Information shown:
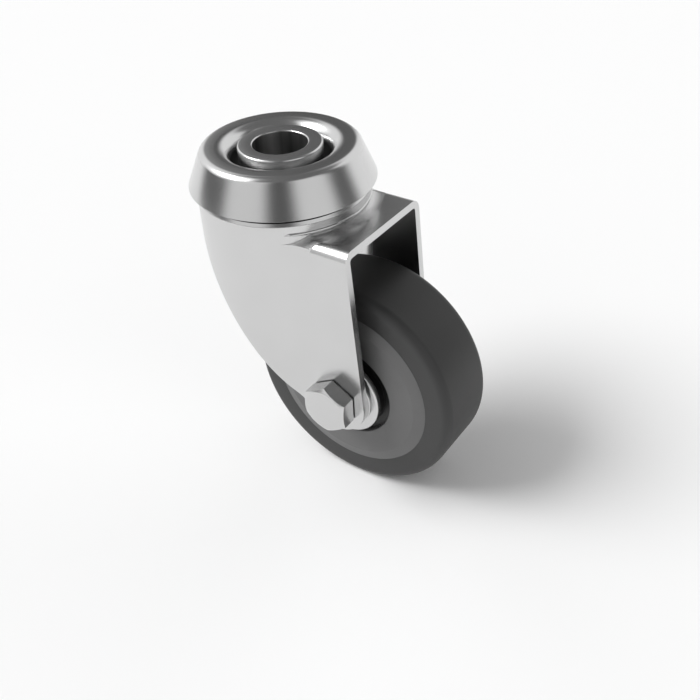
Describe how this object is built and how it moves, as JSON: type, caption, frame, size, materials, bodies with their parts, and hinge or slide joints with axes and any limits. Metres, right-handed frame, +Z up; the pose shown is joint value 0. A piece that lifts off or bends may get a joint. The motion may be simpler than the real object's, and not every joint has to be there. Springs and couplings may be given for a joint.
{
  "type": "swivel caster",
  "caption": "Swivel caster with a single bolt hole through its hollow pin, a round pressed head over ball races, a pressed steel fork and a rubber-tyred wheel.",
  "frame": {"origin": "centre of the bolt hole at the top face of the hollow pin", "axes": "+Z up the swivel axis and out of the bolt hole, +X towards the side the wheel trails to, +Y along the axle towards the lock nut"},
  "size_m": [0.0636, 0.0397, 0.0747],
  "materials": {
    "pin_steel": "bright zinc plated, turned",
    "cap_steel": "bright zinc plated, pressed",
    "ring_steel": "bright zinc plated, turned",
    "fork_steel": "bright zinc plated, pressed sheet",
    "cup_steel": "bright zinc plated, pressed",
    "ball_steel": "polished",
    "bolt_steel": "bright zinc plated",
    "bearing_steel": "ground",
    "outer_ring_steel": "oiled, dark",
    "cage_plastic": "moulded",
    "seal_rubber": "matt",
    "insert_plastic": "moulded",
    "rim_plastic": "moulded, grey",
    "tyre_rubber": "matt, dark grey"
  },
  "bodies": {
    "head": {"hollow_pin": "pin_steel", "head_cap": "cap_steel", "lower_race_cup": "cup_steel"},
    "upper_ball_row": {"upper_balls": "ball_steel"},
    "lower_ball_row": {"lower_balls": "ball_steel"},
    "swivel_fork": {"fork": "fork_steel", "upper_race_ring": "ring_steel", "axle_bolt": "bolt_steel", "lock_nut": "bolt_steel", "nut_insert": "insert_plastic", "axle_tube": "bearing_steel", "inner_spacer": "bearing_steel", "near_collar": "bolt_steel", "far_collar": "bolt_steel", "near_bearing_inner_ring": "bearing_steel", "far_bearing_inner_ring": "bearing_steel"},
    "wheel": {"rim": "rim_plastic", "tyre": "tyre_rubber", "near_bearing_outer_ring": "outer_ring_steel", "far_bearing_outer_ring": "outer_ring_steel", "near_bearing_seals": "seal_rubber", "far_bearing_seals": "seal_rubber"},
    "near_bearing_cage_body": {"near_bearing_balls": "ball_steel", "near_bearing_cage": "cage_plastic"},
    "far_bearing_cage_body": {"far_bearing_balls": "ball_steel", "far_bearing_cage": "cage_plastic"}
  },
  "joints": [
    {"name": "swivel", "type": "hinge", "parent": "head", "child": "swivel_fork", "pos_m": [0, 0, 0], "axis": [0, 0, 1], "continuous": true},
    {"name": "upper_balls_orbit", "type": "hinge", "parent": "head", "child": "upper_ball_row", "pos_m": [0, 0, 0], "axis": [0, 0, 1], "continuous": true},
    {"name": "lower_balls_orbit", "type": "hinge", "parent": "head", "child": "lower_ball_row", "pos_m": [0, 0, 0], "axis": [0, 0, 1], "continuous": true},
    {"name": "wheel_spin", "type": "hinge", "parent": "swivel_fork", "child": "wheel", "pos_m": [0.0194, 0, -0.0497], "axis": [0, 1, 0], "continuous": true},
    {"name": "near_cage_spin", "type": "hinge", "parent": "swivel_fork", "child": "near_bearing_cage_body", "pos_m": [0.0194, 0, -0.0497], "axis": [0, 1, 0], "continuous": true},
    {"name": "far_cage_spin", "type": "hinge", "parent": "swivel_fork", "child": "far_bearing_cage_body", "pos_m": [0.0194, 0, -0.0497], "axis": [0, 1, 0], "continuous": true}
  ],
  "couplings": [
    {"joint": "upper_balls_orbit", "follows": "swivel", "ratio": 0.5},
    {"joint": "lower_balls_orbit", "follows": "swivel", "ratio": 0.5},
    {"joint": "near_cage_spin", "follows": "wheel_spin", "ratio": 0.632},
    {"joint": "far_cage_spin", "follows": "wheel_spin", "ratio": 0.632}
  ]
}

Required work:
Reproduce all data above, unchanged.

Right answer:
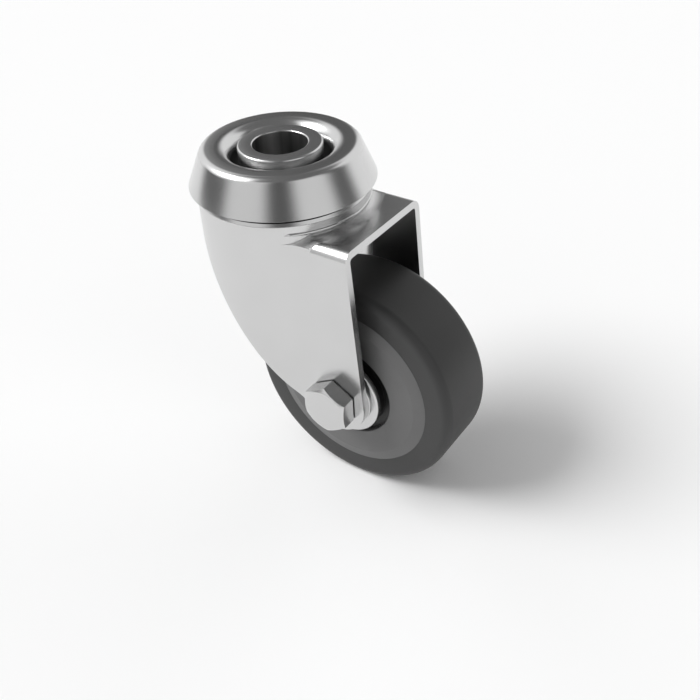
Describe how this object is built and how it moves, as JSON: type, caption, frame, size, materials, bodies with their parts, and hinge or slide joints with axes and any limits. Metres, right-handed frame, +Z up; the pose shown is joint value 0. A piece that lifts off or bends may get a joint. The motion may be simpler than the real object's, and not every joint has to be there. Springs and couplings may be given for a joint.
{
  "type": "swivel caster",
  "caption": "Swivel caster with a single bolt hole through its hollow pin, a round pressed head over ball races, a pressed steel fork and a rubber-tyred wheel.",
  "frame": {"origin": "centre of the bolt hole at the top face of the hollow pin", "axes": "+Z up the swivel axis and out of the bolt hole, +X towards the side the wheel trails to, +Y along the axle towards the lock nut"},
  "size_m": [0.0636, 0.0397, 0.0747],
  "materials": {
    "pin_steel": "bright zinc plated, turned",
    "cap_steel": "bright zinc plated, pressed",
    "ring_steel": "bright zinc plated, turned",
    "fork_steel": "bright zinc plated, pressed sheet",
    "cup_steel": "bright zinc plated, pressed",
    "ball_steel": "polished",
    "bolt_steel": "bright zinc plated",
    "bearing_steel": "ground",
    "outer_ring_steel": "oiled, dark",
    "cage_plastic": "moulded",
    "seal_rubber": "matt",
    "insert_plastic": "moulded",
    "rim_plastic": "moulded, grey",
    "tyre_rubber": "matt, dark grey"
  },
  "bodies": {
    "head": {"hollow_pin": "pin_steel", "head_cap": "cap_steel", "lower_race_cup": "cup_steel"},
    "upper_ball_row": {"upper_balls": "ball_steel"},
    "lower_ball_row": {"lower_balls": "ball_steel"},
    "swivel_fork": {"fork": "fork_steel", "upper_race_ring": "ring_steel", "axle_bolt": "bolt_steel", "lock_nut": "bolt_steel", "nut_insert": "insert_plastic", "axle_tube": "bearing_steel", "inner_spacer": "bearing_steel", "near_collar": "bolt_steel", "far_collar": "bolt_steel", "near_bearing_inner_ring": "bearing_steel", "far_bearing_inner_ring": "bearing_steel"},
    "wheel": {"rim": "rim_plastic", "tyre": "tyre_rubber", "near_bearing_outer_ring": "outer_ring_steel", "far_bearing_outer_ring": "outer_ring_steel", "near_bearing_seals": "seal_rubber", "far_bearing_seals": "seal_rubber"},
    "near_bearing_cage_body": {"near_bearing_balls": "ball_steel", "near_bearing_cage": "cage_plastic"},
    "far_bearing_cage_body": {"far_bearing_balls": "ball_steel", "far_bearing_cage": "cage_plastic"}
  },
  "joints": [
    {"name": "swivel", "type": "hinge", "parent": "head", "child": "swivel_fork", "pos_m": [0, 0, 0], "axis": [0, 0, 1], "continuous": true},
    {"name": "upper_balls_orbit", "type": "hinge", "parent": "head", "child": "upper_ball_row", "pos_m": [0, 0, 0], "axis": [0, 0, 1], "continuous": true},
    {"name": "lower_balls_orbit", "type": "hinge", "parent": "head", "child": "lower_ball_row", "pos_m": [0, 0, 0], "axis": [0, 0, 1], "continuous": true},
    {"name": "wheel_spin", "type": "hinge", "parent": "swivel_fork", "child": "wheel", "pos_m": [0.0194, 0, -0.0497], "axis": [0, 1, 0], "continuous": true},
    {"name": "near_cage_spin", "type": "hinge", "parent": "swivel_fork", "child": "near_bearing_cage_body", "pos_m": [0.0194, 0, -0.0497], "axis": [0, 1, 0], "continuous": true},
    {"name": "far_cage_spin", "type": "hinge", "parent": "swivel_fork", "child": "far_bearing_cage_body", "pos_m": [0.0194, 0, -0.0497], "axis": [0, 1, 0], "continuous": true}
  ],
  "couplings": [
    {"joint": "upper_balls_orbit", "follows": "swivel", "ratio": 0.5},
    {"joint": "lower_balls_orbit", "follows": "swivel", "ratio": 0.5},
    {"joint": "near_cage_spin", "follows": "wheel_spin", "ratio": 0.632},
    {"joint": "far_cage_spin", "follows": "wheel_spin", "ratio": 0.632}
  ]
}